〜〜詩で遊ぼう! 投稿梁山泊 17th edition 〜〜

このエントリーをはてなブックマークに追加
416秋ネコ
9月某日

我が家の庭に見知らぬネコがやってきた。
首に錆び色の鈴をつけていたので飼い猫かも知れない思ったが
あまりに人懐こく、私の足に擦り寄ってきたので、つい頭を撫でてしまった。
やはり飼い猫なのか、気持ちよさそうにごろごろとのどを鳴らしてこちらを見た。
にゃあ、という声に、日が少し翳った。

ミルクと煮干をやったためなのか、ネコは居ついてしまったらしい。
私の足元でひんやりした毛並みを擦り付ける。
風が涼しくなってくる。
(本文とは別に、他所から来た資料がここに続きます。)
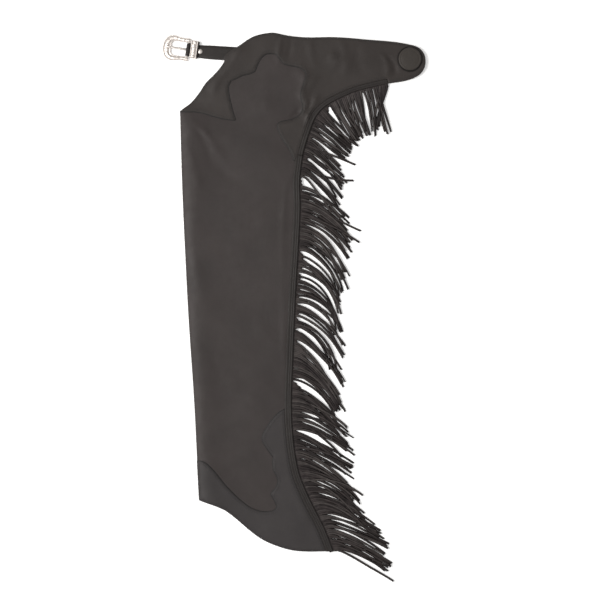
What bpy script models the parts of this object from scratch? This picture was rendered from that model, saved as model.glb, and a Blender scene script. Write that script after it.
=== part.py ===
"""Western leather show chaps: the pair lies folded flat on its side, left leg on top, right leg under it.

Every length is in millimetres. An outline's rows give (across, down): across runs from the leg's folded
front edge towards the back, and down runs from the top of the belt to the hem. The pieces hang under one
empty, which puts the middle of the whole pair's underside at the origin, with the belt towards +Y.
"""

import math

import bmesh
import bpy
from mathutils import Matrix, Vector

MM = 0.001
TAU = 2 * math.pi
SEAM = 0.3  # gap left between two pieces that are sewn or lie together
LEATHER = 1.6
OVERLAY_LEATHER = 1.5

# Heights of the layers, from the surface that the pair lies on.
RIGHT_TOP = 3.5
INNER_BOTTOM = RIGHT_TOP + SEAM
INNER_TOP = INNER_BOTTOM + LEATHER
OUTER_BOTTOM = INNER_TOP + SEAM
OUTER_TOP = OUTER_BOTTOM + LEATHER
OVERLAY_BOTTOM = OUTER_TOP + SEAM
OVERLAY_TOP = OVERLAY_BOTTOM + OVERLAY_LEATHER

FOLD_WALL = 3.0  # how far in the two halves of a leg are one at the front fold
YOKE_STRIP_WIDTH = 9.0
LEG_STRIP_WIDTH = 13.0
FRINGE_TUCK = 9.0
ZIP_INNER = 26.0  # the zip's tape lies between the tucked fringe and this distance from the leg's edge
CURVE_STEP = 5.0
CURVE_TOLERANCE = 0.25

# The silhouette, clockwise from the crotch: each edge is one smooth curve, and they meet in corners.
FRONT_EDGE = [(0, 158), (10, 150), (22, 141), (40, 119), (52, 101), (68, 85), (82, 69), (89, 58)]
BELT_FRONT_END = [(89, 58), (88, 50), (95, 42), (120, 26), (142, 11), (162, 4), (184, 1)]
BELT_TOP = [(184, 1), (212, 6), (250, 10), (300, 9.5), (345, 12), (420, 20), (456, 24)]
BELT_END = [(456, 24), (476, 30), (488, 43), (491, 59), (488, 73), (478, 85), (456, 95), (416, 102)]
YOKE_BACK = [(416, 102), (380, 110), (350, 118), (324, 129), (300, 141), (282, 155), (268, 175), (250, 227),
             (245, 246)]
ZIP_EDGE = [(245, 246), (239, 295), (240, 350), (236, 435), (231, 520), (224, 691), (223, 775), (235, 871),
            (258, 931), (288, 991), (306, 1037)]
HEM_EDGE = [(306, 1037), (245, 1037), (212, 1032), (164, 1013), (120, 979), (90, 955), (60, 943), (38, 935)]
FOLD_EDGE = [(38, 935), (28, 735), (15, 535), (4, 295), (0, 158)]

# The scalloped lower edge of the yoke, from the front fold to the back: one row list for each arc.
YOKE_SCALLOPS = [
    [(0, 159), (36, 159), (66, 167), (90, 173), (110, 175)],
    [(110, 175), (104, 155), (98, 129), (96, 109), (102, 96)],
    [(102, 96), (112, 92), (124, 86)],
    [(124, 86), (148, 78), (154, 65), (162, 51), (173, 43), (190, 43), (200, 53)],
    [(200, 53), (208, 62), (224, 66), (244, 72), (253, 84), (246, 109), (242, 125), (246, 152), (238, 167),
     (222, 175)],
    [(222, 175), (196, 184), (206, 213), (222, 238), (233, 256)],
]
YOKE_FOOT = [(231.5, 252), (229, 257)]  # the yoke's narrow end, beside the top of the leg's edge strip
# The scalloped upper edge of the hem overlay, from the front fold to the back.
HEM_SCALLOPS = [
    [(34, 857), (48, 859), (64, 873), (90, 905), (120, 935), (146, 953), (176, 959), (194, 950), (182, 922)],
    [(182, 922), (194, 907), (196, 892), (187, 871), (187, 848)],
    [(187, 848), (176, 833), (165, 811), (178, 784), (198, 761), (212, 753)],
]
HEM_OVERLAY_PEAK = (209.3, 754)  # where its scallops meet the edge strip
HEM_OVERLAY_TOP = 760
HEM_OVERLAY_FRONT = 857
LEG_STRIP_TOP = [(244.9, 246.3), (236.4, 244.1)]  # the end of the edge strip, just below the yoke's
LEG_STRIP_TOP_INNER = (232, 252)
INNER_HALF_TOP = [(-20, 152), (60, 186), (130, 216)]  # the leg's inner half stops here, below the belt
INNER_HALF_BACK_TOP = 252
FAR = 40  # how far a cutter runs past the leg
LOWEST = 1037
CUTTER_RIGHT = 540
CUTTER_LEFT_TOP = 140
ZIP_BOTTOM = 1030
CUT_PAST = 5.0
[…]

足元のネコに私は風鈴を片付けた。

緑色の瞳をきょろきょろさせて、
庭の紅葉を彼女(身のこなしが女らしいのでそう思った)が見やると
瞳が赤色に変わった気がした。

彼女が膝元で秋を呼んでいる。

私は薄手のカーディガンを肩に掛けて、彼女と移りゆく空を見た。
雲は少しづつ速度を増して、高い青空を駆け抜けてゆく。
庭の石榴が少し色づいて、重そうに見下ろしていた。